Henry Allen “Buck” Story’s sixteenth child, Miss Gaines Story, wrote about her father. Below is a portion of that statement.

My father, Henry Allen Story, was a remarkable man in many respects. He was a doer of good deeds, was not selfish, but was wise in the provision of the future.  He demonstrated business abilities which controverted the theory – a man’s usefulness is over at sixty.  He was a good father in the best sense, good provider and educated all of his children. My father was an accomplished businessman who recouped financial losses during the trying years of the (eighteen) nineties which broke up seventy-five per cent of the Planters. Rest that death brought to his tired body was a welcome. He was a consistent member of the Baptist Church and enjoyed the competence and respect of all who knew him. His first wife was Rachel Ann Montgomery. They had six sons: Samuel Walker Story, known as “Fox Huntin’ Sam,” James Montgomery Story, Radford Gunn Story, Henry David Story, Benjamin Franklin Story and Columbus Marion “Lum” Story. After his first wife’s death, he married my mother, Susan Winston McDaniel of Virginia in 1869. They had eleven children: Andrew O’Bannion “Banny” Story, Dr. Zera McDaniel Story, known as “Dr. Mac,” (Mr.) Stacy Story, Claude Story, Carl Story, Francis “Frank” Story, Mae Story, known as the “Queen of the House,” and was the heroine in the novel, “The Old Old Story” by Thomas E. Watson, Sarah “Sallie” Katherine Story, (Miss) Ocey Story, (Miss) Gaines Story, and Thomas Boyd Story, known as “Little Doc.”  (End of Miss Gaines Story’s notarized statement.)

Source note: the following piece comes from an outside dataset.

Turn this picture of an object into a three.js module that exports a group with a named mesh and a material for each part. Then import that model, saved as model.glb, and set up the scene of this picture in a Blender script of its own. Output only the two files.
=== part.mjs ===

Quotes from Quintus Horatius Flaccus (65-19 B. C.) English translation: Quotes from Horace

Coelum non animun mutant qui trans mare currunt – Those who cross the sea, change sky, but not the soul.

Non omnis moriar – Not all of me will die.

Author’s Notes:

Henry Allen “Buck” Story had twelve sons before becoming the father of a daughter. Mae Story must have truly been the “Queen of the House.” All total, he had thirteen sons and four daughters. His grandson, Horace Lawton Story, was my father’s father.

Regarding the birth date of Henry Allen Story: Recorded in the family Bible Henry Allen Story’s father,  Samuel Gaines Story’s death was February 28, 1838. Samuel’s will was probated on June 6, 1838. Henry Allen Story was born on September 23, 1838. The story about his father dying just before Henry Allen was born has been passed down through the Story family.